Yes they will have been used to co-operation – even if it was forced in some cases. The situation in India (Alexander's near death) will have required some rather furious re-assessment of ambitions with the main objective to return the army to Babylon in one piece.agesilaos wrote:The Marshals must have been used to co-operating throughout the campaign... Meleager's complaint that Perdikkas is seeking to rule through the Guardianship... I think it was very much a case of necessity forcing ad hoc agreements under the aegis of Perdikkas' de facto influence, the receipt of Alexander's ring and his chiliarchy.
The death at Babylon will still have come as a shock. At this stage – on a necessarily distant reading of the politics at court – Craterus and Perdiccas were the senior marshals (the less effective but better embraced Hephaestion having preceded his mentor). Had both been in Babylon, it is likely that any power struggle will have devolved down to these individuals. Whether or not Craterus – on what we know of him – had the "political balls" for such a showdown is debatable. Craterus' popularity with the army will have ensured support for him though. This will not have been lost on Perdiccas.

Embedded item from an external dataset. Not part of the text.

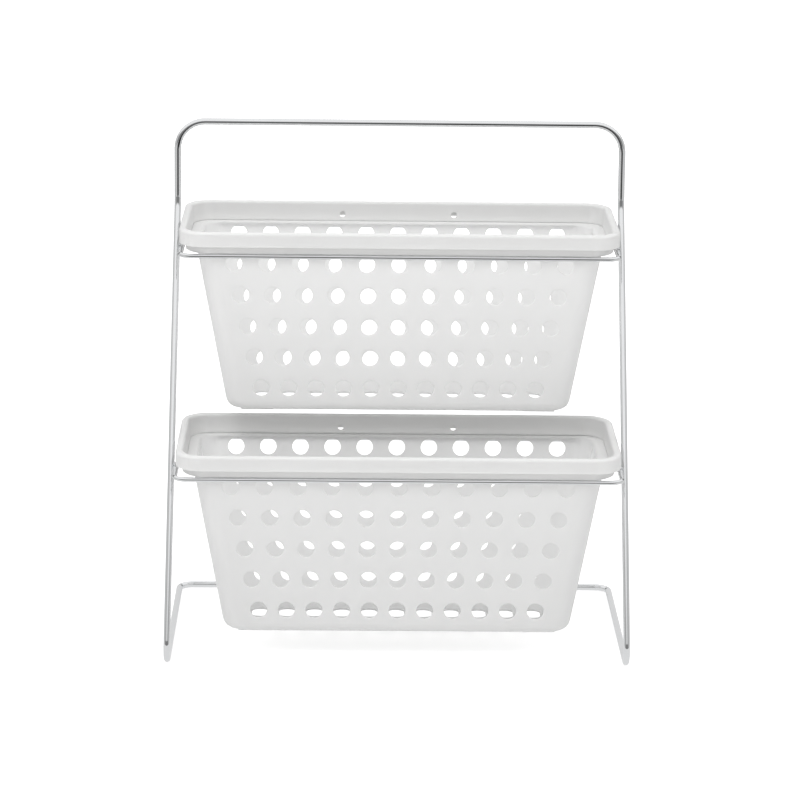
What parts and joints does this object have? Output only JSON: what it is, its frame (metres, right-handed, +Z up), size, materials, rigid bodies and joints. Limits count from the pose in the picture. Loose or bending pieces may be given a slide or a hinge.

Meleager – his own ambitions aside – with a rather inspired sense of perspicacity read Perdiccas well. In the time the gods left to him, Perdiccas did little but ensure his own position and manoeuvre the chess pieces for his "succession". In the end, this simply ensured the first Diadoch war. It is possible, had he set his towering ambitions aside, he may have united the disparate forces under "the kings". Craterus – who deferred to the senior man and Regent, Antipater – may well have brought the rank and file to support the Argaed house (or what was left of it). This, though, seems never to have been Perdiccas' aim. His attempted marriage to Alexander's sister said all there is to say. Not least to Antipater and Antigonus; the latter, of course, fearfully upset that his own rightful place as King of Asia was slipping away.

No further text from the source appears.